Однако, всему бывает конец. После истечения срока службы, Костя с семьей уехал на Северный Кавказ, а мы – в Среднюю Азию. Началась гражданская жизнь. Мы долго держали связь, переписывались. Костя к этому вопросу относился очень серьезно. Он умудрялся вкладывать в свои конверты исписанные листки с наклеенными на них минифотографиями своей семьи. Но это еще не всё. Оказалось, что он мои письма переписывал в отдельную общую тетрадь. Это не столько привязанность к почтовому абоненту, сколько сама суть человеческая. Аккуратность во всём!  Захотел собирать письма и собирал. Но и это не всё. Он мои письма подшивал в отдельную папку. Двойной учет. Письма в папку, а их конспекты - в тетрадь.

Однажды Костя в письме предложил встретиться на нейтральной территории. У его мамы, которая жила в западной части Туркмении. Мы в то время жили в Ашхабаде. Я почему-то посчитал это неверным решением и никак не ответил на его предложение. Мне казалось, что если уж он приедет на нашу территорию, то ему ничего не стоит доехать и до нас. Конечно, я был неправ. Во-первых, время у него, наверное, было ограничено; во-вторых, не так это и дешево – ехать через всю республику. Мне надо было пойти ему навстречу. Так было бы справедливо. Оба проехали бы одинаковый путь.

Так или иначе, отношения потихоньку прервались. В конце девяностых годов я, будучи в Пятигорске, заехал к ним домой, но они уже переехали: получили новую квартиру. Встреча не состоялась и он о моем визите даже не узнал. Мы в Ашхабаде тоже поменяли адрес. Связь прекратилась, казалось навсегда.

 Прошло еще несколько лет, даже десятилетий. Однажды мне помог знакомый товарищ из Георгиевска – Витя Стецюк. Его теща нашла адрес Константина через налоговую службу. Работают все-таки органы!

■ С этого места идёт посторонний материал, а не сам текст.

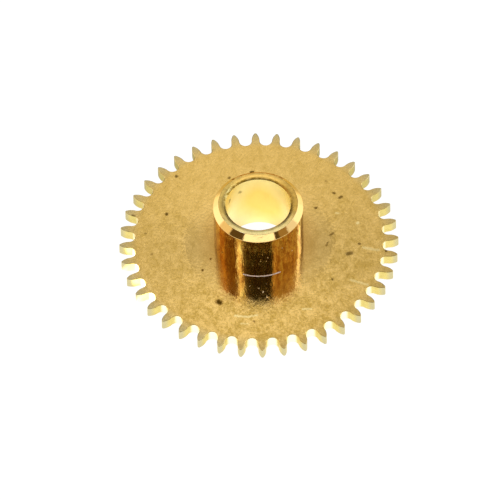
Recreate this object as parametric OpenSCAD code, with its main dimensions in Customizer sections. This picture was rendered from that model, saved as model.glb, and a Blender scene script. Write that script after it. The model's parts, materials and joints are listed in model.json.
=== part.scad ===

Созвонились. Через год встретились. Мы не виделись тридцать лет, а отношения наши словно и не прерывались. У нас столько общего, что без всяких вступлений мы продолжили как бы вчера прерванный разговор. После этого они дважды гостили у нас, на черноморском побережье, а мы два раза были у них дома. Дружба продолжается. Вот что значит три года службы и семейного общения.